With the trip to South America and its beaches looming, Ivan felt he had to do something. So he'd signed up at the Y for swimming lessons designed for people traumatized by water. Ultimately, he prevailed over his fear, and the four of us were able to laugh over our wine again.

Midway through my pool-walking regimen, I supplemented my "get better" mantra with lessons in Fundamental Arabic, which I studied at a local college. I photocopied key pages of vocabulary and text, and sealed them in plastic sleeves to protect them at poolside. After a series of laps, I could pause and study, then return to the walking.

If the swimmers and lifeguards heard me repeating "Hakeebatee bijanib ataweel" for "My briefcase is next to the table" or, more useful, "Alhumdu lilah, b'hair" for "God willing, I am fine," they kept it to themselves.

One day, my doctor said it was time, I could swim. But lessons were another matter. No one at the health club wanted to teach at 5 a.m. or 8 p.m., my available hours. I got a few tips from a congenial young guard named Doug, who had a large blue NY insignia tattooed on his left shoulder to illustrate his love of the Yankees. (He told me he had been sucker-punched in a Boston bar for his devotion. "Must have been near BU?"

I ventured. "No, it was closer to Northeastern, actually," he said.)

But the pivotal guidance came from an unlikely place. My wife and I had thrown a big party for my nephew Brian, an Army captain who was going off to the war in Iraq, and his fianc?©e, Angela. The morning after, I wandered into the kitchen, where Brian's brother Andrew was rummaging for breakfast. I told him about my quest. He became animated.

"I'm a triathlete," Andrew said. "I can show you some basics. Believe me, Uncle Herb, you can do it." And standing in the kitchen in the gloom of an early Sunday morning, he demonstrated the 1-2-3-kick, 1-2-3-kick you use as you propel your way down the pool on your back, hands at your sides, shoulders shifting in preparation to stroke.

"Once you're adept at kicking," he said, "you can backstroke, and once you're comfortable with that, you just flip onto your stomach and begin to swim."

It was amazingly simple advice, and, back at the pool, it proved to be true. A stout, powerful swimmer named Bob, who had seen me walk ceaselessly, stopped his own workout to show me how and when to breathe, how to have no fear of putting your head underwater.

I practiced that day and for several more weeks, coming up short, swallowing some of the pool, striving for a breakthrough. People in neighboring lanes cheered me on. Bill, a middle school principal and an outstanding swimmer, waited for me one morning to holler "Herb!" with a thumbs-up. A young, beautiful swimmer who rarely spoke said "Awesome!" to me after a workout.

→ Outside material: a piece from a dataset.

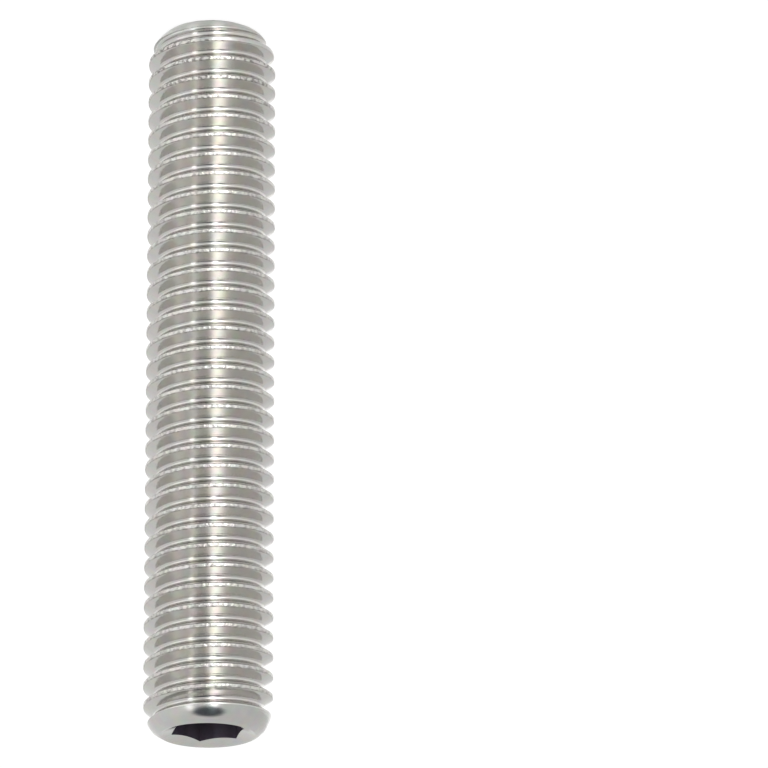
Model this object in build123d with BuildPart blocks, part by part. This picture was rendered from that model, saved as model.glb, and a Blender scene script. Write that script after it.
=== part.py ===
from build123d import *

import os
from math import radians, sqrt, tan

# Fully threaded M8 stud, stainless steel: a round bar with a chamfered flat at
# each end and a hexagon socket sunk in one of them. Sizes are in millimetres.
# The origin is the middle of the plain end, and +Z runs to the socket end.

# --- bar, over the crests of its M8 x 1.25 thread ---
length = 45.0
crest_diameter = 7.87

# --- flats that the chamfers leave at the two ends ---
point_diameter = 5.5
point_chamfer_angle = 45.0
rim_diameter = 6.0
rim_chamfer_angle = 45.0

# --- hexagon socket for a 4 mm key, in a dished end ---
across_flats = 4.0
socket_depth = 5.0
punch_tip_angle = 120.0
rim_land = 0.15
dish_angle = 135.0

crest_radius = crest_diameter / 2
point_radius = point_diameter / 2
rim_radius = rim_diameter / 2
point_chamfer = (crest_radius - point_radius) * tan(radians(point_chamfer_angle))
rim_chamfer = (crest_radius - rim_radius) * tan(radians(rim_chamfer_angle))

corner_radius = across_flats / sqrt(3)
punch_tip = corner_radius / tan(radians(punch_tip_angle / 2))
mouth_radius = rim_radius - rim_land
dish_cone = mouth_radius / tan(radians(dish_angle / 2))

# The punch that sinks the socket: a hexagon with a conical tip. Its full
# hexagon reaches socket_depth at the corners, and the tip goes on below.
with BuildPart() as punch:
    with BuildSketch(Plane.XY.offset(length)):
        RegularPolygon(across_flats / 2, 6, major_radius=False)
    extrude(amount=-(socket_depth + punch_tip))
    with BuildSketch(Plane.XZ):
        with BuildLine():
            Polyline(
                (0, length),
                (corner_radius, length),
                (corner_radius, length - socket_depth),
                (0, length - socket_depth - punch_tip),
                close=True,
            )
        make_face()
    revolve(axis=Axis.Z, mode=Mode.INTERSECT)

with BuildPart() as stud:
    # the bar is turned in one piece with both chamfers
    with BuildSketch(Plane.XZ):
        with BuildLine():
            Polyline(
                (0, 0),
                (point_radius, 0),
                (crest_radius, point_chamfer),
                (crest_radius, length - rim_chamfer),
                (rim_radius, length),
                (0, length),
                close=True,
            )
        make_face()
    revolve(axis=Axis.Z)

    add(punch.part, mode=Mode.SUBTRACT)

    # the end is dished from just inside its rim, so the shallow cone meets
    # each flat of the hexagon in a low scallop
    with BuildSketch(Plane.XZ):
        with BuildLine():
            Polyline(
                (0, length),
                (mouth_radius, length),
                (0, length - dish_cone),
                close=True,
            )
        make_face()
    revolve(axis=Axis.Z, mode=Mode.SUBTRACT)

stud.part.label = "stud"

os.makedirs("parts", exist_ok=True)
export_step(stud.part, "parts/stud.step")
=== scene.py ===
import bpy
import numpy as np
from math import cos, pi, radians, sin, sqrt, tan
from mathutils import Matrix, Vector


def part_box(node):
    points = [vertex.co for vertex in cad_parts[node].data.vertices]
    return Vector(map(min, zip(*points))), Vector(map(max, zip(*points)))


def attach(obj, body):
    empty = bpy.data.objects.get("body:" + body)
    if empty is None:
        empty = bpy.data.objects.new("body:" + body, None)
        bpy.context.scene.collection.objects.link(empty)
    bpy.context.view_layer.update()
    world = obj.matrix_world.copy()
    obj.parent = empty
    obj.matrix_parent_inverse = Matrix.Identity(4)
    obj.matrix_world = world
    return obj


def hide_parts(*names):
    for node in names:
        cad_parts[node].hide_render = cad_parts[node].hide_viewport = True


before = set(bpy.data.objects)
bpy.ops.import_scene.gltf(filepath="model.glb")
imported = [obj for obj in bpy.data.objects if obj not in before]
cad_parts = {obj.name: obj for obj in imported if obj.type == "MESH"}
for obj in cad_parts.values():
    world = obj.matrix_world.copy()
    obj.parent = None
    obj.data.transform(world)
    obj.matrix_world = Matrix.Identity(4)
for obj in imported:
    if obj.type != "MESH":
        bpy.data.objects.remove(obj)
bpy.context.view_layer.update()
stud_low, stud_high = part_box("stud")
scene = bpy.context.scene


# ---------------------------------------------------------------------------
# The table the stud is set down on: one sheet of matt white glass. It is not
# part of the stud, and the stud stands on it with its plain end.

table_half_side = 3.0
table_white = (0.86, 0.855, 0.85, 1.0)
table_glow = (0.25, 0.25, 0.25, 1.0)
backdrop_white = 1.04
backdrop_share = 0.9


def add_math(nodes, links, operation, first, second, third=0):
    math = nodes.new("ShaderNodeMath")
    math.operation = operation
    for socket, value in zip(math.inputs, (first, second, third)):
        if isinstance(value, (int, float)):
            socket.default_value = value
        else:
            links.new(value, socket)
    return math.outputs["Value"]


table_mesh = bpy.data.meshes.new("light_table")
table_mesh.from_pydata(
    [
        (-table_half_side, -table_half_side, stud_low.z),
        (table_half_side, -table_half_side, stud_low.z),
        (table_half_side, table_half_side, stud_low.z),
        (-table_half_side, table_half_side, stud_low.z),
    ],
    [],
    [(0, 1, 2, 3)],
)
table = bpy.data.objects.new("light_table", table_mesh)
scene.collection.objects.link(table)

table_glass = bpy.data.materials.new("table_glass")
table_glass.use_nodes = True
nodes, links = table_glass.node_tree.nodes, table_glass.node_tree.links
nodes.clear()
glass_out = nodes.new("ShaderNodeOutputMaterial")
glass_matt = nodes.new("ShaderNodeBsdfDiffuse")
glass_matt.inputs["Color"].default_value = table_white
glass_lit = nodes.new("ShaderNodeEmission")
glass_lit.inputs["Color"].default_value = table_glow
glass_sum = nodes.new("ShaderNodeAddShader")
glass_white = nodes.new("ShaderNodeEmission")
glass_white.inputs["Strength"].default_value = backdrop_white
glass_mix = nodes.new("ShaderNodeMixShader")
glass_seen = nodes.new("ShaderNodeLightPath")
glass_share = add_math(
    nodes, links, "MULTIPLY", glass_seen.outputs["Is Camera Ray"], backdrop_share
)
links.new(glass_matt.outputs["BSDF"], glass_sum.inputs[0])
links.new(glass_lit.outputs["Emission"], glass_sum.inputs[1])
links.new(glass_share, glass_mix.inputs["Fac"])
links.new(glass_sum.outputs["Shader"], glass_mix.inputs[1])
links.new(glass_white.outputs["Emission"], glass_mix.inputs[2])
links.new(glass_mix.outputs["Shader"], glass_out.inputs["Surface"])
table_mesh.materials.append(table_glass)


# ---------------------------------------------------------------------------
# The camera: a long lens that looks down on the socket end from the front and
# to one side. It is held upside down, so the plain end comes at the top.

view_turn = radians(-18.2)
view_height = radians(17.8)
view_distance = 0.427
lens_mm = 326.9
film_mm = 36.0
look_past_stud = 0.01065
look_lower = -0.00019
view_roll = radians(0.38)
nearest_seen, furthest_seen = 0.01, 20.0

stud_middle = (stud_low + stud_high) / 2
toward_camera = Vector((
    sin(view_turn) * cos(view_height),
    -cos(view_turn) * cos(view_height),
    sin(view_height),
))
view_right = Vector((-cos(view_turn), -sin(view_turn), 0.0))
view_up = toward_camera.cross(view_right)
eye = stud_middle + toward_camera * view_distance
aim = stud_middle + view_right * look_past_stud + view_up * look_lower
back = (eye - aim).normalized()
across = view_up.cross(back).normalized()
upright = back.cross(across)
turned = Matrix((across, upright, back)).transposed().to_4x4()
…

And on another Sunday morning, I took a deep breath, kicked off, swam underwater, came up for a gulp of air, continued stroking, gulped air again, until I began to see the other end of the pool. "Don't stop. You can make it. Don't stop now!" I told myself. When my fingertips finally grazed tiles, it felt very good.

Popping up, I shouted to the lifeguards, "How long's the pool?"

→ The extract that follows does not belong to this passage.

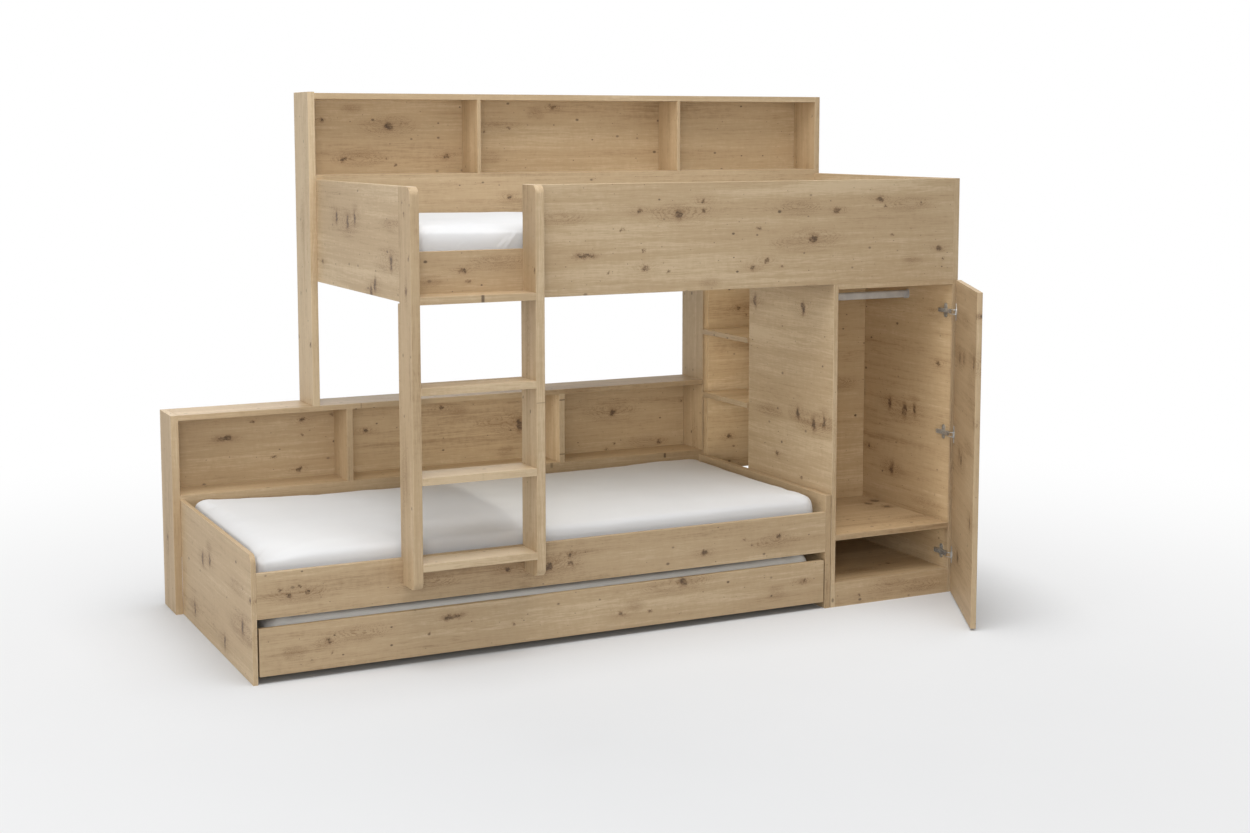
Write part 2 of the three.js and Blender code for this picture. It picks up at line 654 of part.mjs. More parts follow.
// A plate with wings on the wardrobe's side, and over it the arm with its nose
function hingeArm(name, height) {
  const face = wardrobeInnerRight;
  const armBottom = face - PLATE;
  const armZ = [height - ARM_HEIGHT / 2, height + ARM_HEIGHT / 2];
  const wing = new THREE.Shape();
  const wingRadius = PLATE_WING_WIDTH / 2;
  const wingRise = PLATE_WING_HEIGHT / 2 - wingRadius;
  wing.absarc(PLATE_SCREW_SETBACK, height + wingRise, wingRadius, 0, Math.PI, false);
  wing.absarc(PLATE_SCREW_SETBACK, height - wingRise, wingRadius, Math.PI, 2 * Math.PI, false);
  wing.closePath();
  const parts = [
    plank(wing, "x", armBottom, PLATE, 0),
    box([armBottom, face], [PLATE_SCREW_SETBACK - wingRadius - PLATE, ARM_BACK], armZ, 0),
  ];
  const arm = new THREE.Shape();
  arm.moveTo(armBottom, ARM_FRONT);
  arm.lineTo(armBottom, ARM_BACK);
  arm.lineTo(armBottom - ARM_THICKNESS / 2, ARM_BACK);
  arm.lineTo(armBottom - ARM_THICKNESS, ARM_BACK - ARM_THICKNESS);
  arm.lineTo(armBottom - ARM_THICKNESS, ARM_FRONT);
  arm.closePath();
  parts.push(plank(arm, "z", armZ[0], ARM_HEIGHT, 0));
  const noseStart = Math.PI - Math.asin((ARM_FRONT + PLATE - doorAxisY) / LINK_RADIUS);
  const noseEnd = linkAngleAtDepth(-DOOR_GAP - CUP_DEPTH + CUP_WALL + LINK_END_CLEARANCE);
  parts.push(plank(linkOutline(noseStart, noseEnd), "z", armZ[0], ARM_HEIGHT, 0));
  [-1, 1].forEach((side) => {
    const centre = [PLATE_SCREW_SETBACK, height + side * wingRise];
    parts.push(rod("x", SCREW_HEAD / 2, armBottom - SCREW_HEAD_HEIGHT, face, centre, SCREW_FACETS));
  });
  const screwHoles = ARM_SCREW_PLACES.map((share) =>
    rod(
      "x",
      ARM_SCREW / 2,
      armBottom - ARM_THICKNESS - OVERRUN,
      armBottom - ARM_THICKNESS + PLATE,
      [ARM_FRONT + share * (ARM_BACK - ARM_FRONT), height],
      SCREW_FACETS,
    ),
  );
  add(name, cut(join(parts), screwHoles), steelMaterial());
}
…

They looked at each other. "Twenty meters," one said.

At home, I told my wife, Evelyn, about my morning as she prepared for church. She worships at the Union Church of Pocantico Hills. It has windows by Chagall and Matisse, and Rockefellers as members.

She returned a few hours later and reported that the pastor, as was his custom, had asked if there were any announcements or celebrations today. A woman said she'd been married for forty years. A man said his son had finally finished college.

"I raised my hand and said, 'My husband learned how to swim today,'" Evelyn reported.

"Then what happened?" I asked.

"Well, the pastor smiled," Evelyn said. "And the congregation erupted with laughter."

In the kitchen, so did I.

Herbert Hadad, a Northeastern graduate and award-winning writer, says that, over a lifetime of participating in sports from boxing to swimming, he's never taken a dive.